Stated goal :: Word for word, restate the lines from the start of the data below through the line containing "the flat foot.".

--- START Provided information ---

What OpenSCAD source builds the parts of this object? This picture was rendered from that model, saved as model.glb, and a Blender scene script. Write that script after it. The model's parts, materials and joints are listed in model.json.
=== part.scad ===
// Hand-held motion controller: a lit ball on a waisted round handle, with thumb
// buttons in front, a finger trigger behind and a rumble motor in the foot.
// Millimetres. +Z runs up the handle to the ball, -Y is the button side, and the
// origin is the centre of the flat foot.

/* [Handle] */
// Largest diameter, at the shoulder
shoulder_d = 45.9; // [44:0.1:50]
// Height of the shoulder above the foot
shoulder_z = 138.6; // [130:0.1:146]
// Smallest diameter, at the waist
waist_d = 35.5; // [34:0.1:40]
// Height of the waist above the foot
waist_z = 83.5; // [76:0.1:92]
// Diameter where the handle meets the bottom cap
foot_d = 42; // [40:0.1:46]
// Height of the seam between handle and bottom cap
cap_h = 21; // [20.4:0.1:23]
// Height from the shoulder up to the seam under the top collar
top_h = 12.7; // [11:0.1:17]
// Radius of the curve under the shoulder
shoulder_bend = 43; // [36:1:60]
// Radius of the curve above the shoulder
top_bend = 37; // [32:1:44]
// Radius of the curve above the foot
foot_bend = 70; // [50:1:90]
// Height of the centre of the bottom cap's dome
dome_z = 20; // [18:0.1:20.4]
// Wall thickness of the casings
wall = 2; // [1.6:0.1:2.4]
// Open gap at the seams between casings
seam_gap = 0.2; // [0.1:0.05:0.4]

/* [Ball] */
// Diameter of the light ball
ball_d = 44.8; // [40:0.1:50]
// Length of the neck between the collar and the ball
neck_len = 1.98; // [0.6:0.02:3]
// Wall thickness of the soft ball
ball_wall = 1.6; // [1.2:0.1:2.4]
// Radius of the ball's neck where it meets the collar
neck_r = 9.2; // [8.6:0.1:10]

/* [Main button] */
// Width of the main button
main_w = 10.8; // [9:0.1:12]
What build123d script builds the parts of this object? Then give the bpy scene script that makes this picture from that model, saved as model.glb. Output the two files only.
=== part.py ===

--- END Provided information ---

Reply to the task ::
What OpenSCAD source builds the parts of this object? This picture was rendered from that model, saved as model.glb, and a Blender scene script. Write that script after it. The model's parts, materials and joints are listed in model.json.
=== part.scad ===
// Hand-held motion controller: a lit ball on a waisted round handle, with thumb
// buttons in front, a finger trigger behind and a rumble motor in the foot.
// Millimetres. +Z runs up the handle to the ball, -Y is the button side, and the
// origin is the centre of the flat foot.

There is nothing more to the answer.